5) File Supporting Documents with the Final Record

Your “final record” should be sufficient to answer later: What pack‑out was used, what did the logger show, and why did QA accept it?

GDP guidance emphasizes maintaining adequate records for mapped storage/monitoring and calibrated equipment; apply the same discipline to shipping lanes and shipments.

Shipment Record Filing Checklist (Practical)
  • Shipment ID, lane, mode, dates/times (dispatch to receipt)
  • Pack‑out ID and confirmation it matched the standard configuration
  • Logger ID(s), calibration status reference, sampling interval
  • Raw temperature trace(s) + summary
  • Excursion assessment form (even if “no excursion”)
  • QA disposition and approvals
  • Deviation/investigation and CAPA links (if applicable)
  • Carrier/3PL event report (if there was a delay or handling excursion)

6) Schedule a Follow‑Up Review to Capture Lessons Learned

Shipping systems drift. Lanes, carriers, seasons, and temporary workarounds change over time. A scheduled review converts shipping into a managed, controlled process.

WHO TTSPP guidance ties compliance to demonstrating that the product stayed within the defined transport temperature profile and that documentation can be produced for regulators and stakeholders. Periodic review ensures that demonstration remains reliable. (World Health Organization)

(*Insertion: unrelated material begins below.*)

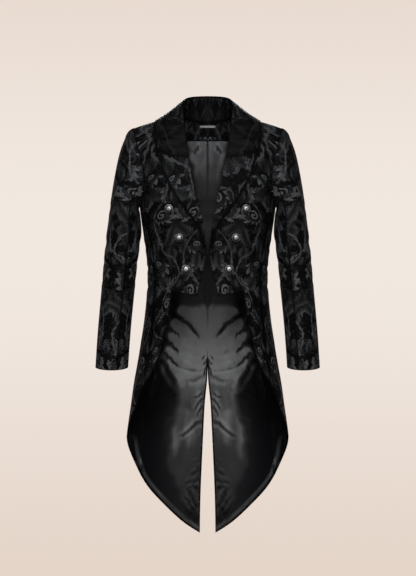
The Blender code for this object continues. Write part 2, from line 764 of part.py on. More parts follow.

Review Focus (Short and Actionable)
  • Excursion rate by lane and by pack‑out
  • Percentage of shipments with missing/invalid logger data
  • Average disposition cycle time (receipt → QA release)
  • Top 3 root causes (conditioning errors, dwell times, incorrect pack‑out selection, handling)
  • Whether pack‑outs still cover actual durations (including customs/last‑mile)
Suggested 30–45 Minute Review Agenda
  1. KPI summary (excursions, data integrity failures, release cycle time)
  2. Review worst 3 shipments (what failed and why)
  3. Pack‑out performance: any lanes exceeding qualified duration?
  4. Training gaps and corrective actions
  5. Decisions to update pack‑outs, logger rules, or excursion criteria (owner + due date)

Closing Point

If you standardize pack‑outs, logger placement, and excursion disposition logic—with named owners—you convert cold chain management from “heroics” into a controlled, auditable process consistent with GDP/TTSPP expectations for risk‑based route controls and documented temperature compliance.

Checklist
  • Standardize two or three pack‑outs for your most common lanes.
  • Set logger placement rules and train teams on reading the data.
  • Define an excursion decision tree with clear ownership.
  • Record decisions, owners, and due dates.
  • File supporting documents with the final record.
  • Schedule a follow‑up review to capture lessons learned.

Notes: This checklist is for educational use only and does not replace your internal procedures.